You must be having some kind of driver issues. Sound card cannot cause such major difference in performance.

May be, this copy of XP is a mess, but nothing obviously noticeable. It also only happens in crysis from what i've tested. Performance difference is there in all games, as expected, but it is more appropriate <~10% difference.

Also original ~30-40FPS results are consistent with benchmarks on other systems like AM2, based on those results i would not expect S939 to do 50+ FPS at all... perhaps crysis is doing something weird with sound and hardware acceleration really helps that much.

AlexZ wrote on 2025-08-19, 17:38:

Why disable Q-fan? With Asus software you should be able to set your own fan curve.

Because it works like garbage, among other things - constantly changing speed in large jumps. It also is not configurable through bios and there is no way in hell i'll ever install any software from hardware manufacturers other than drivers.
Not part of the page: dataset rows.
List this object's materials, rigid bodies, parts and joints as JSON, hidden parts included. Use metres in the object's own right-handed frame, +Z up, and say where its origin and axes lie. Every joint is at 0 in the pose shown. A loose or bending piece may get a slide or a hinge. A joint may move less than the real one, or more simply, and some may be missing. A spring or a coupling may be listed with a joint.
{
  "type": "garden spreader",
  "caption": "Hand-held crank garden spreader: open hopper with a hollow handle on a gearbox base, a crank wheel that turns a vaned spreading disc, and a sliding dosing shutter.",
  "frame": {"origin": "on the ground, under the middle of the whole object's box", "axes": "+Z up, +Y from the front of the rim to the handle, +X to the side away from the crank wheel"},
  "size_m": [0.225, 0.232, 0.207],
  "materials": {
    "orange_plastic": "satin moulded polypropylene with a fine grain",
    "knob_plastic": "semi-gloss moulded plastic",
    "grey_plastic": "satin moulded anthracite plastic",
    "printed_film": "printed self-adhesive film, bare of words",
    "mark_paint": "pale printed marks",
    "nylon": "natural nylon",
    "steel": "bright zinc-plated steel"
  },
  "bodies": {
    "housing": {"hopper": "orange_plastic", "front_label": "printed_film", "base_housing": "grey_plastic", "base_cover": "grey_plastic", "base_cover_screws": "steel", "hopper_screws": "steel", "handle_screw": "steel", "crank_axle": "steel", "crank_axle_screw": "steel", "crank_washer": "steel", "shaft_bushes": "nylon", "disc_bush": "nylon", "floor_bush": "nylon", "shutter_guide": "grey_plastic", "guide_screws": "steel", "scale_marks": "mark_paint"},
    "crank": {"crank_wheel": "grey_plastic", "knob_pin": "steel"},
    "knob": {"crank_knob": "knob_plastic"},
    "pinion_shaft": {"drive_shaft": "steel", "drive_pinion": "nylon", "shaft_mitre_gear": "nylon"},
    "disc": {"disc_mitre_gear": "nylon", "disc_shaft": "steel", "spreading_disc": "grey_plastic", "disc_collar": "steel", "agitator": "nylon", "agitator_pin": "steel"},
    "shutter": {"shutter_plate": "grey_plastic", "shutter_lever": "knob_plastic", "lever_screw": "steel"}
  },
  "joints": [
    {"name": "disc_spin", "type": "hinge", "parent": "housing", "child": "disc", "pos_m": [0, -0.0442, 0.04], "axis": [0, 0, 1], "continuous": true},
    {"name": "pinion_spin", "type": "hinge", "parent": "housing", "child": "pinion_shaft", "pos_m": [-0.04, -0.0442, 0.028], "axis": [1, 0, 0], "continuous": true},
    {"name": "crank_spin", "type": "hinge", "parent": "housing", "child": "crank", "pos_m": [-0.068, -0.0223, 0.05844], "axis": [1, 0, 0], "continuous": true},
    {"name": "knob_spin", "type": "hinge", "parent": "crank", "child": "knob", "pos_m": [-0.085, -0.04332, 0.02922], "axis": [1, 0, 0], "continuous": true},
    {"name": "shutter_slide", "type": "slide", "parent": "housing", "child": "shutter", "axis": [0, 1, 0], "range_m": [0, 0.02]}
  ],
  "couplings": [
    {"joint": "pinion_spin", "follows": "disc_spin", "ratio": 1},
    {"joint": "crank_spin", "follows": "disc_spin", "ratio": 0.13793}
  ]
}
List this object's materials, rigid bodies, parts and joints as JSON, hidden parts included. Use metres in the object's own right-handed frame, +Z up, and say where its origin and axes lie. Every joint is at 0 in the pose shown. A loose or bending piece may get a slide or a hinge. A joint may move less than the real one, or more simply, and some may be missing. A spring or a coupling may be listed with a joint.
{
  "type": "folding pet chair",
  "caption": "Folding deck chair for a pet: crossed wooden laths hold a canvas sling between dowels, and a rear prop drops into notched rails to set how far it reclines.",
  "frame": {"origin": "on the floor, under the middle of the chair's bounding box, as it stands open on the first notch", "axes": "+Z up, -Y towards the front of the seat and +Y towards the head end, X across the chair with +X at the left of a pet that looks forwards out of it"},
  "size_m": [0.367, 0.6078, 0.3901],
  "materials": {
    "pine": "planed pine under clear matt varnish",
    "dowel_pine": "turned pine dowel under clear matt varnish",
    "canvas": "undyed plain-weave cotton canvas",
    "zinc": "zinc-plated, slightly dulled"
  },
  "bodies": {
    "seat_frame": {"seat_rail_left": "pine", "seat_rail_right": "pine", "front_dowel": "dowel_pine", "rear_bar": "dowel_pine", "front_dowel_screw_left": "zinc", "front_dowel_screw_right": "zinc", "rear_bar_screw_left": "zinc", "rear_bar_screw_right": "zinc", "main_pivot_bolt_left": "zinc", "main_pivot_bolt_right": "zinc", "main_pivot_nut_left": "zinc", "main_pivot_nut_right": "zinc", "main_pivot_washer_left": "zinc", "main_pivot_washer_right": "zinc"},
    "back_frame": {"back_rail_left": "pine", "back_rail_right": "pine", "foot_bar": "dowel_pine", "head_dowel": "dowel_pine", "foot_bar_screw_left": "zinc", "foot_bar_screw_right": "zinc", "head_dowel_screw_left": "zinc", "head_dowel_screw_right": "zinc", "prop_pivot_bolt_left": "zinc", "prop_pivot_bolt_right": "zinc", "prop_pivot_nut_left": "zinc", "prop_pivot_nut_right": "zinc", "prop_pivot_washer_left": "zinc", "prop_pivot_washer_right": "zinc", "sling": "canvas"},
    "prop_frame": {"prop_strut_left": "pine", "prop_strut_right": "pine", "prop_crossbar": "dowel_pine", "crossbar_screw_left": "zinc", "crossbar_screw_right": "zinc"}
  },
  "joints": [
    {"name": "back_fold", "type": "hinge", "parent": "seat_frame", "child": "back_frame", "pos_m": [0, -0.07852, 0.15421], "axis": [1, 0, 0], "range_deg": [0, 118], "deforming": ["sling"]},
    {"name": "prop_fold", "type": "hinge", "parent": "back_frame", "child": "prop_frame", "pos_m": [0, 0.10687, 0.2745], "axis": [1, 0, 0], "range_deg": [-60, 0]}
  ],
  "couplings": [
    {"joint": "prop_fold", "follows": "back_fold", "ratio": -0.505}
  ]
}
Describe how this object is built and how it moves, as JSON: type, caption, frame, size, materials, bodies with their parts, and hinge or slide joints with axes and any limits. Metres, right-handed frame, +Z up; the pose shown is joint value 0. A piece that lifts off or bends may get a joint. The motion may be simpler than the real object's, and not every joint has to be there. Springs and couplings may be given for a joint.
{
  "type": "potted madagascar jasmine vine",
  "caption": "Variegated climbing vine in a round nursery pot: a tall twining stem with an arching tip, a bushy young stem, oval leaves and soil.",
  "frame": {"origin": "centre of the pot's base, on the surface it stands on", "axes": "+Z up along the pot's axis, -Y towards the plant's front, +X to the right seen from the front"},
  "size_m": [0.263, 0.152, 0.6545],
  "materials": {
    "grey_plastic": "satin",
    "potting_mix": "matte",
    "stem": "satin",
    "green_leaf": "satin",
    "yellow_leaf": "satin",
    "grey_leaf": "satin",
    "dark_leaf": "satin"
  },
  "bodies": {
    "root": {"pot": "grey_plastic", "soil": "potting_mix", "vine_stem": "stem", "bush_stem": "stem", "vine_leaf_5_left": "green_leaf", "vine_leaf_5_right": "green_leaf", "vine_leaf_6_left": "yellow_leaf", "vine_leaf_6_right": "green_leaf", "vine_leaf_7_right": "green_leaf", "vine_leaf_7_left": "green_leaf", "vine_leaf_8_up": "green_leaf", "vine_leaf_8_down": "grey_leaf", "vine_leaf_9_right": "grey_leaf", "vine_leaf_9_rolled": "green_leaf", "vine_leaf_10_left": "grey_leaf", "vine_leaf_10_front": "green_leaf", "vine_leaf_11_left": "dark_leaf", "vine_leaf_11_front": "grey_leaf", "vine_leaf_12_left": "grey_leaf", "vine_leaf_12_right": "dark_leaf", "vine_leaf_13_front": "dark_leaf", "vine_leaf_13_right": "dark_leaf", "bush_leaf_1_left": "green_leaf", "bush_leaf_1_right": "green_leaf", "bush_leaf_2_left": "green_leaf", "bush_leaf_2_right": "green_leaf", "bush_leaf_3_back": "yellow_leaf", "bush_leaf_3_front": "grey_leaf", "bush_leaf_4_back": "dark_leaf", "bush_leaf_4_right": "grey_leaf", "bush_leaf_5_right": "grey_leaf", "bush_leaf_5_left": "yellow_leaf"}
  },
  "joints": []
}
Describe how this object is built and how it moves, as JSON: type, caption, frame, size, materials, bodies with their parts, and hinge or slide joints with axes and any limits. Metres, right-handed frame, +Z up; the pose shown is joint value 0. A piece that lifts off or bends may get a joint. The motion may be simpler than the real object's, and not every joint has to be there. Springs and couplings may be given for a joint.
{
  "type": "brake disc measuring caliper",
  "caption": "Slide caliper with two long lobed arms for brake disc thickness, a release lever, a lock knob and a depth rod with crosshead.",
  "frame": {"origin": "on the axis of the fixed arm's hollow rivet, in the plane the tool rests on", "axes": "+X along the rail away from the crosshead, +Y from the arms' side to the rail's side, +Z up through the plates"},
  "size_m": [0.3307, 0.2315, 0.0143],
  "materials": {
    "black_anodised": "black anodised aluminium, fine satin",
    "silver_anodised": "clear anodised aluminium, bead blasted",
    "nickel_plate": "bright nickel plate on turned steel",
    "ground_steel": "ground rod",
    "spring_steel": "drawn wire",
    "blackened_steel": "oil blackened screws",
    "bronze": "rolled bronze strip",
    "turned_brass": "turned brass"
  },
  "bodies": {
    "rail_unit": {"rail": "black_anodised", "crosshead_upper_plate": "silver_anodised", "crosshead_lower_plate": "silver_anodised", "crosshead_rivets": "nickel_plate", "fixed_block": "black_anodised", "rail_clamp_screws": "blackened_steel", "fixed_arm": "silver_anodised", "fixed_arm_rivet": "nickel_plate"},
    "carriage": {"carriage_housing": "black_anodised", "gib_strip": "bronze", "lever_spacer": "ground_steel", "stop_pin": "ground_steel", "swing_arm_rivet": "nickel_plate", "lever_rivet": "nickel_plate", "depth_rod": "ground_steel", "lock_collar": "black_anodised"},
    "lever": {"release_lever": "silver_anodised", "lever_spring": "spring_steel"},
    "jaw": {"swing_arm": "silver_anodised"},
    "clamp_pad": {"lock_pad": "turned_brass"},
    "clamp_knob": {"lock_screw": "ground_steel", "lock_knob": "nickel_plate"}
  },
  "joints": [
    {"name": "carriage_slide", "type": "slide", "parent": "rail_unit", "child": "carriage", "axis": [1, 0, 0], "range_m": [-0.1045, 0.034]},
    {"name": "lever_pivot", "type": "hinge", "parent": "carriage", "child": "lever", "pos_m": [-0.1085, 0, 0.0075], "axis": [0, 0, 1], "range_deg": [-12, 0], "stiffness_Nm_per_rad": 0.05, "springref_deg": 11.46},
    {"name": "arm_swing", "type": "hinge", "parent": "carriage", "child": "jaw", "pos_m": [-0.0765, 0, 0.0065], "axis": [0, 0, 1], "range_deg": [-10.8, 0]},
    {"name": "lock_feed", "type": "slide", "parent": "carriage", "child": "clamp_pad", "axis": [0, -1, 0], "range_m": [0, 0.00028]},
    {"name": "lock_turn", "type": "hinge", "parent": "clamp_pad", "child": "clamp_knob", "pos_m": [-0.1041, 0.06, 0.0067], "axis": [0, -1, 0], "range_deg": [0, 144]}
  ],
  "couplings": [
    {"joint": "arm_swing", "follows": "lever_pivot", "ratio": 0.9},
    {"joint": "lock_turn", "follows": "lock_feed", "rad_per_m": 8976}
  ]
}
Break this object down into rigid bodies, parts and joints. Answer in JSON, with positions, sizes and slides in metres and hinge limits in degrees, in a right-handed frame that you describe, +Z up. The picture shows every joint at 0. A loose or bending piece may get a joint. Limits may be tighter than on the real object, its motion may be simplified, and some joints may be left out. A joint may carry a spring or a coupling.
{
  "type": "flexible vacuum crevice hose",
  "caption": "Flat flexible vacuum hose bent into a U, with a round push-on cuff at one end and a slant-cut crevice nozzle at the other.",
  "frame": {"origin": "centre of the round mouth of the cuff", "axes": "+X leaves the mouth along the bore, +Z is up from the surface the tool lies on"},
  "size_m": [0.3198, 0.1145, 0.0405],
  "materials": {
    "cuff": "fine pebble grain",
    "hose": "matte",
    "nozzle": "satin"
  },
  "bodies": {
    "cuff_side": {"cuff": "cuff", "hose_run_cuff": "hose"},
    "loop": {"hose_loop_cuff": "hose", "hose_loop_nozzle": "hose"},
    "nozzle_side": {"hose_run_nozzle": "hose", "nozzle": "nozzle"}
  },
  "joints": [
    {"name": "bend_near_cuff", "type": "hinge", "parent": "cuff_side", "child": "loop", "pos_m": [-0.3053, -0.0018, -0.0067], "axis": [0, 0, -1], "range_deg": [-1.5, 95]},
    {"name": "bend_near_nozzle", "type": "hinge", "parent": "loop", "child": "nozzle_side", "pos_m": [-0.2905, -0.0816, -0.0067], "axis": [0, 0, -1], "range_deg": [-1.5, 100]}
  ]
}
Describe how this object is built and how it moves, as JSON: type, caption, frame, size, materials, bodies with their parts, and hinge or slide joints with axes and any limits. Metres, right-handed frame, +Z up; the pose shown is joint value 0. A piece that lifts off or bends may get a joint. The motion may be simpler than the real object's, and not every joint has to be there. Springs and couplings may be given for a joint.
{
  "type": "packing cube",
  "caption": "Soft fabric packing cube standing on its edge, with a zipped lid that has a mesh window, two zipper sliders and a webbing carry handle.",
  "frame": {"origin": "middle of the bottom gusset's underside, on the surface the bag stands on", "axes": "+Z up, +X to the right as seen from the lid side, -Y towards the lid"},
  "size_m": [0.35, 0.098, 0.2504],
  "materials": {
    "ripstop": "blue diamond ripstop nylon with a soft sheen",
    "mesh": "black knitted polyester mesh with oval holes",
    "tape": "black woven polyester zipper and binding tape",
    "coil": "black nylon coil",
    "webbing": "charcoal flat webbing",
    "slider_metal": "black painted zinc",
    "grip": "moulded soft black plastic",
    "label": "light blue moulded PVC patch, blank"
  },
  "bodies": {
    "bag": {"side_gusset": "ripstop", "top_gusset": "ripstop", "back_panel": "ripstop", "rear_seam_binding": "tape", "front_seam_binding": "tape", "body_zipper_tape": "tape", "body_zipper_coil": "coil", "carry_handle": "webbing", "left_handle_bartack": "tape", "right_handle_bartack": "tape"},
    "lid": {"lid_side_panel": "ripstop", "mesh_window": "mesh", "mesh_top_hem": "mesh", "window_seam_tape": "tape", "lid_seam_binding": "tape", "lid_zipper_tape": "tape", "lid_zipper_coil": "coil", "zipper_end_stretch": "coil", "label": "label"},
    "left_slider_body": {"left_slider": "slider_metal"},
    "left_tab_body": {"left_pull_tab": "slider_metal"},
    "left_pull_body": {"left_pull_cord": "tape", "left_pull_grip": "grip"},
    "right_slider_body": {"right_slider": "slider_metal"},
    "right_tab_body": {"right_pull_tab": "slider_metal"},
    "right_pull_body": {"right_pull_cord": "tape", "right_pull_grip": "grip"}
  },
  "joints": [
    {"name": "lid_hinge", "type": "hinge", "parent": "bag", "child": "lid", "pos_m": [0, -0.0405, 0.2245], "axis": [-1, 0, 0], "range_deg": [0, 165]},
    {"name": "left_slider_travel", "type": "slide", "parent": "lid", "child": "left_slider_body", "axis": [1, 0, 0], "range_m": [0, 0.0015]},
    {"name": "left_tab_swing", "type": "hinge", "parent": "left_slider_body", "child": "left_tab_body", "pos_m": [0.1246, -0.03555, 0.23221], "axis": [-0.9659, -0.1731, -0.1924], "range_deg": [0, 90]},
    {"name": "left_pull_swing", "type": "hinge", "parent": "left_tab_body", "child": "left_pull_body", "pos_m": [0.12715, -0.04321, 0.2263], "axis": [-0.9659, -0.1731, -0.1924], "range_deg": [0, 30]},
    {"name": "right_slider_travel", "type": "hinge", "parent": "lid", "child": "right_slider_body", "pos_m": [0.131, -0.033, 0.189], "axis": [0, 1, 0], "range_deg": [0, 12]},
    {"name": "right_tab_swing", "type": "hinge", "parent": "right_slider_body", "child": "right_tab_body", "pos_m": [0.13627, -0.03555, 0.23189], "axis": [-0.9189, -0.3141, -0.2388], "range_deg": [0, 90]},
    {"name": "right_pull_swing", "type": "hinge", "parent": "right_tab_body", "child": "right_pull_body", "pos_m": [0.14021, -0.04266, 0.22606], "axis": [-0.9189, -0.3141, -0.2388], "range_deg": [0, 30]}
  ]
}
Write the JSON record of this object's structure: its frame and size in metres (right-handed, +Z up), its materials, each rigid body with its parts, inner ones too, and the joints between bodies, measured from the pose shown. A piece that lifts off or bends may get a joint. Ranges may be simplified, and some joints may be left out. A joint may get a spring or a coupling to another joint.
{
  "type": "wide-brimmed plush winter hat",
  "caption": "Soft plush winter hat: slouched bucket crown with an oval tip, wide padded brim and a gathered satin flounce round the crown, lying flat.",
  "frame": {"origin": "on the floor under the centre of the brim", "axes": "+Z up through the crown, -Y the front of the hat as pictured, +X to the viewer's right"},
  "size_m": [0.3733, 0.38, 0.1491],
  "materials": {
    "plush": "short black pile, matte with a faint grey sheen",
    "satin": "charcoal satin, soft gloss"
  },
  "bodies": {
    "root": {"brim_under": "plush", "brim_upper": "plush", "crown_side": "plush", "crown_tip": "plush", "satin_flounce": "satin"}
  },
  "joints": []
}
It really is easier to just use a slow fan, given the cooler is overkill anyway.

Curiously it works better on A8V. Can be disabled with no issues and has basic settings in bios.

AlexZ wrote on 2025-08-19, 17:38:

Vista isn't going to be very useful as you don't have enough memory. 8800GT is also too slow for dx10.

It'll be 4GB, should be ok. I am testing with 2GB now simply because on XP it does not matter and i still need to find a set of 4 sticks which work well, find settings which work well and test it thoroughly.

May be i'll try to track down 2GB ECC sticks later for 8GB.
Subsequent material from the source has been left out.